The commissioner found that the unemployment of the plaintiff Curry during the week in which she left her employment was due to pregnancy. Accordingly, she would have been disqualified for benefits had she filed a claim for benefits for that week. What has happened thereafter to terminate the disqualification so that she is no longer disqualified two weeks later when she does apply for benefits? She is still pregnant. The commissioner says that she is not disqualified because she is able to work. But she is now no more able to work than she was when she left her job; she was just as able to work when she left her job, yet she was disqualified because of the statute. If the eligibility of a pregnant woman were now to be tested only by ability to work and availability for work — as it was before the amendment was passed — it was not necessary to pass the amendment in 1941. The court cannot impute to the legislature an intention to have changed the law to disqualify for one or possibly two weeks only, after leaving, in a pregnancy case — a conclusion for which no support is offered.
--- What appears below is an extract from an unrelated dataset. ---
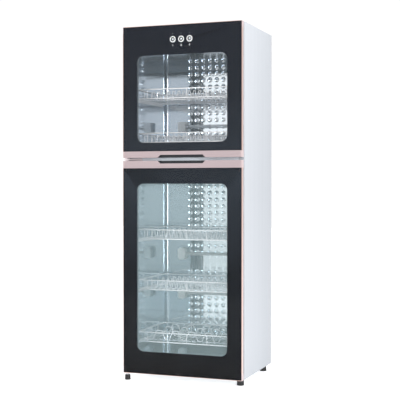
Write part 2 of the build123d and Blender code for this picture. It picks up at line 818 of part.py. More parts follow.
def door(name, z_low, z_high, handle_height, handle_low, window_rise, window_height, controls):
    """All fixed pieces of one door.

    handle_low says that the handle runs along the lower edge, otherwise along the upper one.
    controls says that the door carries the buttons above its window.
    """
    if handle_low:
        band_low, band_high = z_low, z_low + handle_height
        glass_low, glass_high = band_high, z_high - frame_wall
        stile_low, stile_high = band_high, z_high - top_cap_height
        rail_outer, inward = z_high, -1
        cap_spans = [(band_low, band_high), (z_high - top_cap_height, z_high)]
        grip_edge, grip_inner = band_low, band_low + grip_height
    else:
        band_low, band_high = z_high - handle_height, z_high
        glass_low, glass_high = z_low + frame_wall, band_low
        stile_low, stile_high = z_low + top_cap_height, band_low
        rail_outer, inward = z_low, 1
        cap_spans = [(z_low, z_low + top_cap_height), (band_low, band_high)]
        grip_edge, grip_inner = band_high, band_high - grip_height
    glass_width = cabinet_width - 2 * frame_wall
    window_z = z_low + window_rise + window_height / 2
    band_width = cabinet_width - 2 * cap_width

    with BuildPart() as glass:
        extrude(
            framed_plate(door_front, glass_width, glass_low, glass_high),
            amount=glass_thickness,
            dir=BACKWARD,
        )
        if controls:
            with BuildSketch(facing(door_front)):
                with Locations((0, button_z)):
                    with GridLocations(button_spacing, 0, 3, 1):
                        RegularPolygon(
                            bezel_neck + bezel_hole_play, bezel_sides, major_radius=False
                        )
            extrude(amount=glass_thickness, dir=BACKWARD, mode=Mode.SUBTRACT)
    finish(glass, f"{name}_glass")

    with BuildPart() as printed_border:
        extrude(
            framed_plate(print_front, glass_width, glass_low, glass_high),
            amount=print_thickness,
            dir=BACKWARD,
        )
        with BuildSketch(facing(print_front)):
            with Locations((0, window_z)):
                RectangleRounded(window_width, window_height, window_radius)
            if controls:
                with Locations((0, button_z)):
                    with GridLocations(button_spacing, 0, 3, 1):
                        RegularPolygon(
                            bezel_neck + bezel_hole_play, bezel_sides, major_radius=False
                        )
        extrude(amount=print_thickness, dir=BACKWARD, mode=Mode.SUBTRACT)
    finish(printed_border, f"{name}_black_print")

    # Handle: an extruded band with a raised lip at each edge and a finger grip cut into it.
    with BuildPart() as handle:
        with BuildSketch(from_right(-band_width / 2)):
            with BuildLine():
                Polyline(
                    (door_front, band_low),
                    (door_front, band_low + handle_lip),
                    (door_front + handle_lip_proud, band_low + handle_lip + handle_lip_proud),
                    (door_front + handle_lip_proud, band_high - handle_lip - handle_lip_proud),
                    (door_front, band_high - handle_lip),
                    (door_front, band_high),
                    (frame_back, band_high),
                    (frame_back, band_low),
                    close=True,
                )
            make_face()
        extrude(amount=band_width)
        with BuildSketch(facing(door_front)):
            with BuildLine():
                Polyline(
                    (-grip_width / 2, grip_edge),
                    (grip_width / 2, grip_edge),
                    (grip_width / 2 - grip_height, grip_inner),
                    (-grip_width / 2 + grip_height, grip_inner),
                    close=True,
                )
            make_face()
        extrude(amount=grip_depth, dir=BACKWARD, mode=Mode.SUBTRACT)
        bush_mouth = band_low if handle_low else band_high
        with BuildSketch(Plane.XY.offset(bush_mouth)):
            with Locations((pivot_x, pivot_y)):
                Rectangle(bush_width, bush_width)
        extrude(amount=-inward * bush_length, mode=Mode.SUBTRACT)
    finish(handle, f"{name}_handle")

    # Frame: two stiles and a rail of one extrusion, with a seat behind the glass.
    with BuildPart() as frame:
        with BuildSketch(Plane.XY.offset(stile_low)):
            for side in SIDES:
                edge = side * half_width
                with Locations((edge - side * frame_wall / 2, (door_front + frame_back) / 2)):
                    Rectangle(frame_wall, door_frame_depth)
                with Locations(
                    (
                        edge - side * (frame_wall + seat_flange / 2),
                        print_back + frame_wall / 2,
                    )
                ):
                    Rectangle(seat_flange, frame_wall)
                with Locations(
                    (
                        edge - side * (frame_wall + rear_flange / 2),
                        frame_back - frame_wall / 2,
                    )
                ):
                    Rectangle(rear_flange, frame_wall)
        extrude(amount=stile_high - stile_low)
        with BuildSketch(from_right(-band_width / 2)):
            with Locations(
                ((door_front + frame_back) / 2, rail_outer + inward * frame_wall / 2)
            ):
                Rectangle(door_frame_depth, frame_wall)
            with Locations(
                (
                    print_back + frame_wall / 2,
                    rail_outer + inward * (frame_wall + seat_flange / 2),
                )
            ):
                Rectangle(frame_wall, seat_flange)
            with Locations(
                (
                    frame_back - frame_wall / 2,
                    rail_outer + inward * (frame_wall + rear_flange / 2),
                )
            ):
                Rectangle(frame_wall, rear_flange)
        extrude(amount=band_width)
        with BuildSketch(Plane.XY.offset(rail_outer)):
            with Locations((pivot_x, pivot_y)):
                Rectangle(bush_width, bush_width)
        extrude(amount=inward * frame_wall, mode=Mode.SUBTRACT)
    finish(frame, f"{name}_frame")

    # End caps close the corners of the frame and the ends of the handle.
    with BuildPart() as end_caps:
        for cap_low, cap_high in cap_spans:
            for side in SIDES:
                with BuildSketch(facing(door_front)):
                    with Locations(
                        (side * (half_width - cap_width / 2), (cap_low + cap_high) / 2)
                    ):
                        Rectangle(cap_width, cap_high - cap_low)
                extrude(amount=cap_depth, dir=BACKWARD)
        upright_edges = end_caps.edges().filter_by(Axis.Z)
        chamfer(
            upright_edges.filter_by(lambda e: abs(e.center().X) > half_width - frame_wall / 2),
            length=cap_chamfer,
        )
        extrude(
            framed_plate(door_front, glass_width, glass_low, glass_high),
            amount=print_back - door_front,
            dir=BACKWARD,
            mode=Mode.SUBTRACT,
        )
    finish(end_caps, f"{name}_end_caps")

    # Inner frame: a moulded ring behind the glass frame, with a groove for the gasket.
    ring_width = cabinet_width - 2 * (cap_width + inner_frame_gap)
    ring_low, ring_high = z_low + inner_frame_gap, z_high - inner_frame_gap
    opening_radius = window_radius + liner_opening_margin
    gasket_outer_width = cabinet_width - 2 * gasket_inset
    gasket_low, gasket_high = z_low + gasket_inset, z_high - gasket_inset
    barb_inset = (gasket_width - gasket_barb_width) / 2
    groove_depth = gasket_barb_depth + barb_gap
    with BuildPart() as inner_frame:
        extrude(
            framed_plate(frame_back, ring_width, ring_low, ring_high),
            amount=inner_frame_depth,
            dir=BACKWARD,
        )
        with BuildSketch(facing(frame_back)):
            with Locations((0, window_z)):
                RectangleRounded(
                    window_width + 2 * liner_opening_margin,
                    window_height + 2 * liner_opening_margin,
                    opening_radius,
                )
        extrude(amount=inner_frame_depth, dir=BACKWARD, mode=Mode.SUBTRACT)
        groove_outer = barb_inset - barb_gap
        groove_inner = barb_inset + gasket_barb_width + barb_gap
        with BuildSketch(facing(inner_frame_back - groove_depth)):
            with Locations((0, (z_low + z_high) / 2)):
                Rectangle(
                    gasket_outer_width - 2 * groove_outer,
                    gasket_high - gasket_low - 2 * groove_outer,
                )
                Rectangle(
                    gasket_outer_width - 2 * groove_inner,
                    gasket_high - gasket_low - 2 * groove_inner,
                    mode=Mode.SUBTRACT,
                )
        extrude(amount=groove_depth, dir=BACKWARD, mode=Mode.SUBTRACT)
    finish(inner_frame, f"{name}_inner_frame")

    # Gasket: a soft ring with a barb pushed into the groove.
    with BuildPart() as gasket:
        with BuildSketch(facing(inner_frame_back)):
            with Locations((0, (z_low + z_high) / 2)):
                Rectangle(gasket_outer_width, gasket_high - gasket_low)
                Rectangle(
                    gasket_outer_width - 2 * gasket_width,
                    gasket_high - gasket_low - 2 * gasket_width,
                    mode=Mode.SUBTRACT,
                )
        extrude(amount=gasket_depth, dir=BACKWARD)
        with BuildSketch(facing(inner_frame_back)):
            with Locations((0, (z_low + z_high) / 2)):
                Rectangle(
                    gasket_outer_width - 2 * barb_inset,
                    gasket_high - gasket_low - 2 * barb_inset,
                )
                Rectangle(
                    gasket_outer_width - 2 * (barb_inset + gasket_barb_width),
                    gasket_high - gasket_low - 2 * (barb_inset + gasket_barb_width),
                    mode=Mode.SUBTRACT,
                )
        extrude(amount=-gasket_barb_depth, dir=BACKWARD)
    finish(gasket, f"{name}_gasket")

    # Hinge bushes: one in the handle, one in a block behind the rail at the far end.
    block_front = print_back + frame_wall
    block_back = frame_back - frame_wall
    block_left = -half_width + cap_width
    block_root = rail_outer + inward * frame_wall
    with BuildPart() as bushes:
        with BuildSketch(Plane.XY.offset(block_root)):
            with Locations((block_left + bush_block_width / 2, (block_front + block_back) / 2)):
                Rectangle(bush_block_width, block_back - block_front)
        extrude(amount=inward * bush_block_height)
        with BuildSketch(Plane.XY.offset(block_root)):
            with Locations((pivot_x, pivot_y)):
                Rectangle(bush_width, bush_width)
        extrude(amount=-inward * frame_wall)
        with BuildSketch(Plane.XY.offset(bush_mouth)):
            with Locations((pivot_x, pivot_y)):
                Rectangle(bush_width, bush_width)
        extrude(amount=-inward * bush_length)
        bore_reach = 2 * pin_length
        with Locations((pivot_x, pivot_y, rail_outer), (pivot_x, pivot_y, bush_mouth)):
            Cylinder(pin_radius + pin_play, bore_reach, mode=Mode.SUBTRACT)
    finish(bushes, f"{name}_hinge_bushes")


door(
    "upper_door",
    upper_door_bottom,
    upper_door_top,
    upper_handle_height,
    True,
    upper_window_rise,
    upper_window_height,
    True,
)
door(
    "lower_door",
    lower_door_bottom,
    lower_door_top,
    lower_handle_height,
    False,
    lower_window_rise,
    lower_window_height,
    False,
)

# ======================= push buttons of the upper door =======================

button_places = [(-button_spacing, button_z), (0, button_z), (button_spacing, button_z)]
bore_radius = button_radius + button_play
bezel_back = door_front + bezel_length

with BuildPart() as button_bezels:
    with BuildSketch(facing(door_front - bezel_proud)):
        with Locations(*button_places):
            RegularPolygon(bezel_radius, rim_sides)
            Circle(bore_radius, mode=Mode.SUBTRACT)
    extrude(amount=bezel_proud, dir=BACKWARD)
    with BuildSketch(facing(door_front)):
        with Locations(*button_places):
            RegularPolygon(bezel_neck, bezel_sides, major_radius=False)
            Circle(bore_radius, mode=Mode.SUBTRACT)
    extrude(amount=bezel_length, dir=BACKWARD)
finish(button_bezels, "button_bezels")

flange_front = bezel_back + button_play
button_back = flange_front + button_flange
for place, label in zip(button_places, ("left_button", "middle_button", "right_button")):
    with BuildPart() as button:
        with BuildSketch(facing(door_front - button_proud)):
            with Locations(place):
                Circle(button_radius)
        extrude(amount=flange_front - door_front + button_proud, dir=BACKWARD)
        with BuildSketch(facing(flange_front)):
            with Locations(place):
                RegularPolygon(button_flange_radius, bezel_sides, major_radius=False)
        extrude(amount=button_flange, dir=BACKWARD)
    finish(button, label)

# Switch board: it lies on the inner frame, with one plunger behind each button.
board_front_y = frame_back - board_thickness
plunger_front = button_back + switch_rest_gap
with BuildPart() as switch_board:
    with BuildSketch(facing(board_front_y)):
        with Locations((0, button_z + board_rise)):
            Rectangle(board_width, board_height)
    extrude(amount=board_thickness, dir=BACKWARD)
    with BuildSketch(facing(plunger_front + plunger_length)):
        with Locations(*button_places):
            Rectangle(switch_size, switch_size)
    extrude(amount=board_front_y - plunger_front - plunger_length, dir=BACKWARD)
    with BuildSketch(facing(plunger_front)):
        with Locations(*button_places):
            Rectangle(plunger_size, plunger_size)
    extrude(amount=plunger_length, dir=BACKWARD)
finish(switch_board, "switch_board")

# Light guides: from the board to the back of the print, which the lights shine through.
with BuildPart() as light_pipes:
    with BuildSketch(facing(print_back)):
        with Locations((0, button_z + light_rise)):
            with GridLocations(button_spacing, 0, 3, 1):
                Rectangle(light_size, light_size)
    extrude(amount=board_front_y - print_back, dir=BACKWARD)
finish(light_pipes, "light_pipes")
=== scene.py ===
# %% [markdown]
# # Dressing a two-door dish sterilizer cabinet
#
# The cabinet is a folded white steel shell round two chambers of bright stainless steel.
# Each chamber has its own door: a sheet of tempered glass with a black border fired on its
# back, held in a rose anodised aluminium frame. The solids come from the CAD model and
# already move on their hinges and runners. This file gives them their finishes, and replaces
# the pieces whose real shape is rounder or finer than a light CAD solid: racks, buttons,
# feet, lamp, heaters and gaskets.
#
# Everything is in metres, with the floor at z = 0 and the cabinet's front towards -Y.

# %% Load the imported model
import json
import math

import bpy
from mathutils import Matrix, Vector


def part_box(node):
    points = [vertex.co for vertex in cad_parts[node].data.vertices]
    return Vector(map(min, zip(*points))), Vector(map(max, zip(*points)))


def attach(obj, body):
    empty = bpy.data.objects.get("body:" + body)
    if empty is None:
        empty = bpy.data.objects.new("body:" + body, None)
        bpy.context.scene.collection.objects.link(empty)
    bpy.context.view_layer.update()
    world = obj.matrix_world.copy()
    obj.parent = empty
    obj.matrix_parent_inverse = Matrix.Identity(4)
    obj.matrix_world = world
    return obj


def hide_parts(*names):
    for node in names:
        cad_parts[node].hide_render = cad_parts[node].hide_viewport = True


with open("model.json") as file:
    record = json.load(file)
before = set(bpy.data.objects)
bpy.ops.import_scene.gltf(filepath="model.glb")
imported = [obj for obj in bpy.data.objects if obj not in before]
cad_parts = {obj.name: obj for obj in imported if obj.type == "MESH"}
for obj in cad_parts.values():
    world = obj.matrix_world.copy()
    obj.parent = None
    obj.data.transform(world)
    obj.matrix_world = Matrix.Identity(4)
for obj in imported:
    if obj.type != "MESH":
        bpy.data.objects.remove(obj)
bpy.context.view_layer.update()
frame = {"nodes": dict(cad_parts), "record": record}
nodes = frame["nodes"]
scene = bpy.context.scene
MM = 0.001

# %% [markdown]
# ## The camera
#
# The picture was taken from the front right, a little above the middle of the cabinet and
# from about four metres away. A camera could be placed by eye, but the corners of the shell
# are straight and square, so its place and lens were worked out from them: that way every
# edge of the model falls on the edge that it belongs to. A long lens keeps the verticals
# nearly parallel.

# %% Camera
camera_data = bpy.data.cameras.new("camera")
camera_data.sensor_fit = "HORIZONTAL"
camera_data.sensor_width = 36.0
camera_data.lens = 86.38
camera = bpy.data.objects.new("camera", camera_data)
scene.collection.objects.link(camera)
camera.location = (1.4779, -4.0033, 0.8457)
forward = Vector((-0.3454, 0.9383, -0.0159))
camera.rotation_mode = "QUATERNION"
camera.rotation_quaternion = forward.to_track_quat("-Z", "Y")
scene.camera = camera
print("camera at", tuple(camera.location), "lens", camera_data.lens)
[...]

There is a scarcity of Connecticut authority on the point in question. The Superior Court has passed on several cases since the enactment of the 1941 amendment, and in so far as applicable to this case, these cases support the administrator's interpretation of the statute. Mitchell v. Administrator, Superior Court, Hartford County, No. 79031 (1947); McGuiness v. Administrator, Superior Court, New London County, No. 19314 (1950); Gagain v. Administrator, Superior Court, Fairfield County, No. 83339 (1951).
Support for the administrator's claim is found in a Michigan case, where in a carefully considered opinion, involving a statute similar to that in Connecticut, the court approved the following rule with reference to the disqualification caused by pregnancy: "`This disqualification shall begin on the first day of unemployment due to pregnancy and shall end when the individual is no longer pregnant and can establish that she meets all eligibility requirements.'" Packard Motor Car Co. v. Unemployment Compensation Commission, 320 Mich. 358, 361.